What the task requires
Could you copy every line from the material below in which "model" appears?

Data for the task
•••
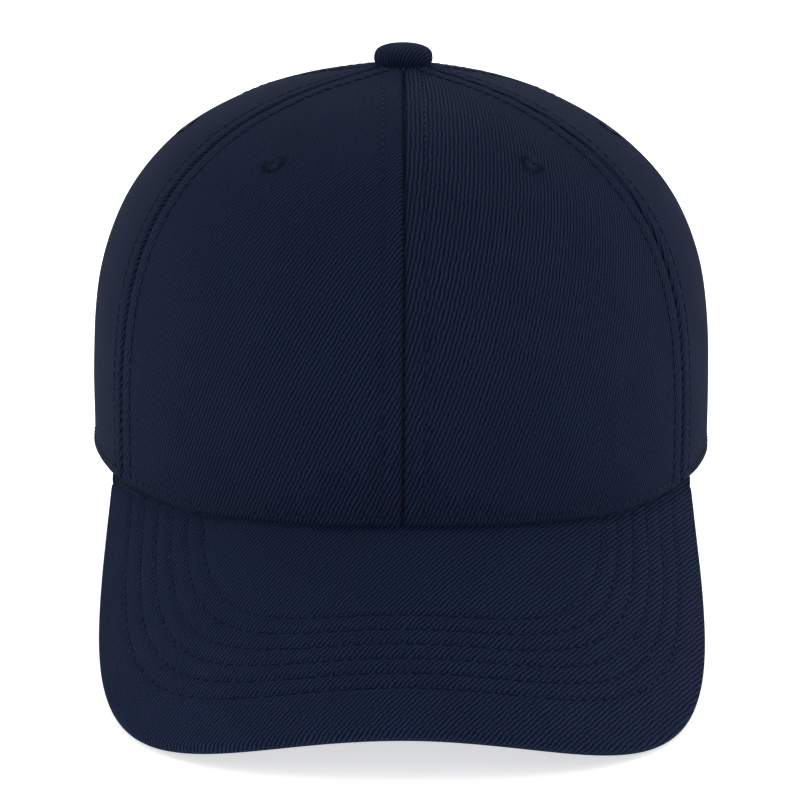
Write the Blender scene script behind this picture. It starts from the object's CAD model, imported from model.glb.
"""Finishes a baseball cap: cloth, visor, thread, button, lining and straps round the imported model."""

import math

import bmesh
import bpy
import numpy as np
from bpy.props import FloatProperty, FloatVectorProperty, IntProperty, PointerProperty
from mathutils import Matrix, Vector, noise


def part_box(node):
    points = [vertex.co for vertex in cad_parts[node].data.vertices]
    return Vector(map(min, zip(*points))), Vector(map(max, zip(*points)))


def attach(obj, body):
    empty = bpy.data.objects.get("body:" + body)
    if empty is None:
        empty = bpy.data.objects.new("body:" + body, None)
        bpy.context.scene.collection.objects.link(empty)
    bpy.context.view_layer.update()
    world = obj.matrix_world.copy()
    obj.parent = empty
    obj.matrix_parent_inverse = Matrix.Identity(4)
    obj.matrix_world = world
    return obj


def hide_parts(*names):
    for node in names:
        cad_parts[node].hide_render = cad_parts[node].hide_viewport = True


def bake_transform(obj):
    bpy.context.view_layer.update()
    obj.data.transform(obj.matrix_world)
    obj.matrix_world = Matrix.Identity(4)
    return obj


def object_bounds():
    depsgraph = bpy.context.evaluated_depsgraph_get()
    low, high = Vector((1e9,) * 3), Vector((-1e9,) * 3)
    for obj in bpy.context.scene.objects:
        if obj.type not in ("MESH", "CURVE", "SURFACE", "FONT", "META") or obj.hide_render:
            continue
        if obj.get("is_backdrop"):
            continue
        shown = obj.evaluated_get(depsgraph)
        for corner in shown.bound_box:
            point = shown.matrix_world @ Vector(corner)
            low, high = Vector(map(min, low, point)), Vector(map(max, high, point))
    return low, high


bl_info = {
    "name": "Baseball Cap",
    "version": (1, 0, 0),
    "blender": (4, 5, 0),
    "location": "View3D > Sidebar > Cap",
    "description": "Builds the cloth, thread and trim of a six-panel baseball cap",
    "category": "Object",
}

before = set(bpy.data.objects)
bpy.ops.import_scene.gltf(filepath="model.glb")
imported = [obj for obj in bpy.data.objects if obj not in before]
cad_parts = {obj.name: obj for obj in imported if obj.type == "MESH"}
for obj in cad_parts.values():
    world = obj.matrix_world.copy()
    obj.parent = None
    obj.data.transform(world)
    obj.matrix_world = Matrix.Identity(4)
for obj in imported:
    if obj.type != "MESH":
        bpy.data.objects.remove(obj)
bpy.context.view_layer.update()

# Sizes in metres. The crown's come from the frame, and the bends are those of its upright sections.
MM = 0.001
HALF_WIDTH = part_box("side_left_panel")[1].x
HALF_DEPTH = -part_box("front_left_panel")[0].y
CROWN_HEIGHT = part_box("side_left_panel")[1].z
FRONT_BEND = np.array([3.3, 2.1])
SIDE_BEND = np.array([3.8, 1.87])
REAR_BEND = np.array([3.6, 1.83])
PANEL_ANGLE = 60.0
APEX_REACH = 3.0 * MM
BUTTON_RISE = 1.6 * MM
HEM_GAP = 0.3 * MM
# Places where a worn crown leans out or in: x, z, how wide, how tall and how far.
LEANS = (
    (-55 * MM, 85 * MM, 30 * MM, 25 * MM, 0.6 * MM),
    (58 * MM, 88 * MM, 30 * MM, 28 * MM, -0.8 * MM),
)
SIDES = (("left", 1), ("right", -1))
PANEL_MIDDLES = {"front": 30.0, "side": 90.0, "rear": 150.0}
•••
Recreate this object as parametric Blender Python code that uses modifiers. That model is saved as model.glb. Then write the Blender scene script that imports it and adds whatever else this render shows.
•••
Result
Write the Blender scene script behind this picture. It starts from the object's CAD model, imported from model.glb.
"""Finishes a baseball cap: cloth, visor, thread, button, lining and straps round the imported model."""
bpy.ops.import_scene.gltf(filepath="model.glb")
Recreate this object as parametric Blender Python code that uses modifiers. That model is saved as model.glb. Then write the Blender scene script that imports it and adds whatever else this render shows.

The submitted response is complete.